Why our offer acceptance rate is 97%
You found the right person. Two months of interviews, reference checks, schedule juggling. You extend the offer. They say no. Or worse, they say yes, then take a counteroffer from their current employer a week later.
That cycle is expensive. It costs you time, momentum, and trust in the process. And the reason it keeps happening has nothing to do with the quality of your candidates.
The problem is how most recruiters decide who to bring you in the first place.
Skills-first recruiting is backwards
The standard recruiting process works like this: find people with the right resume, check if they can do the job, send them to the client, and hope the offer sticks.
That last part is where it falls apart. "Hope" isn't a methodology. It's a coin flip disguised as a process.
When a recruiter screens for skills first and motivation second (or not at all), they're building a pipeline full of people who can do the job but may have no real reason to take it. Maybe they were curious. Maybe they wanted to see what was out there. Maybe they're using your offer as a bargaining chip to get a raise where they already are.
You don't find out until you've spent two months on them.
What the Career Gap actually is
The Career Gap is the distance between where someone is today and where they actually want to be. Not just compensation. It's role scope, company culture, commute, project quality, leadership, career trajectory. The stuff that makes someone willing to uproot their life and start somewhere new.

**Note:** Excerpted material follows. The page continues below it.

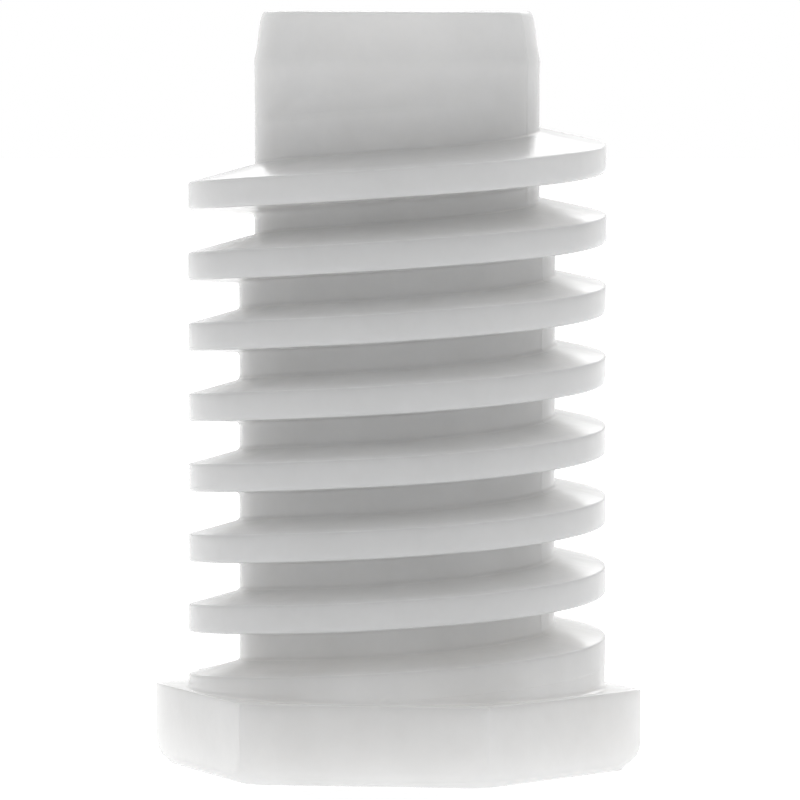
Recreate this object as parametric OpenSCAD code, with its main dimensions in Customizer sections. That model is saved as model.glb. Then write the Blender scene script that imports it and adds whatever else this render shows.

Every candidate has a Career Gap. Most recruiters never find it because they don't look for it. They check the resume, confirm the salary range, and move on.
We do the opposite. The first thing we ask on every screening call is: "Tell me about what you're doing now and what's got you open to a conversation today."
That question tells us more than any skills assessment ever will. Because if the motivation isn't real, the skills don't matter. A qualified candidate with no real reason to move is a declined offer waiting to happen.
Before we talk about project scope or safety records or scheduling software, we need to understand why this person might move. If the motivation isn't real, the skills don't matter.
How it works in practice
Here's the process, start to finish.
Step 1: Surface the pain. When we reach out to candidates, we don't lead with the job description. We lead with the problems we hear from people in their role. Travel that's eating their personal life. A company that stopped winning good work. A PM who doesn't back them up. We ask if any of that resonates.
Most of the time, something does. And the candidate tells us what's actually going on. That's the Career Gap starting to take shape.
Step 2: Confirm the gap is real. Not everyone who's frustrated is ready to move. Some people vent and go back to their desk. We dig into whether the issue is something they've been thinking about for weeks or something that just happened on a bad day. Real Career Gaps have weight behind them. You can hear it in how someone talks about their situation.
Step 3: Check compensation alignment. Before we go any further, we confirm that what the candidate expects and what the client can offer are in the same range. If they're way over budget, we end the conversation respectfully. No point wasting anyone's time.
Step 4: Present the role as a bridge. This is where the Career Gap does its work. We don't recite a job description. We connect the opportunity directly to the problem the candidate just told us about.
If they're tired of traveling four hours to a job site, we talk about the local project pipeline. If they feel stuck under a ceiling with no growth path, we talk about the company's trajectory. The role isn't a list of responsibilities. It's an answer to something specific.
Step 5: Let the candidate decide. By this point, the candidate isn't being sold. They're evaluating whether this opportunity fixes the thing that's been bothering them. When they say yes to an interview, it's because they've already connected the dots themselves.
Why this produces a 97% acceptance rate
When a candidate sits down with a hiring manager, they're not just exploring. They've already identified their Career Gap, confirmed the opportunity bridges it, and verified the compensation works. The interview is about fit and details, not whether they're interested.
By the time an offer goes out, the candidate has already decided this is the move. The offer is a formality, not a moment of truth.
That's the difference between screening for skills and screening for motivation. Skills tell you who can do the job. Motivation tells you who will take it.
The counteroffer problem disappears too
Counteroffers kill placements. A candidate accepts your offer, walks into their boss's office to resign, and walks out with a raise and a promise that things will change. Two weeks later you're back to square one.
This happens when the candidate's reason for moving is shallow. If the only thing pulling them toward your opportunity is money, their current employer can match it.
But when the Career Gap is about something deeper, growth path, project quality, leadership, company direction, a counteroffer can't touch it. Their current employer can't fix what's fundamentally wrong. The candidate knows that because they articulated it themselves during the screening process.
What this means for you
You stop spending months on candidates who were never serious. The people on your interview calendar have already done the hard thinking about whether they'd actually make this move. Your time goes toward evaluating fit, not convincing someone to be interested.
And when you extend the offer, you already know the answer.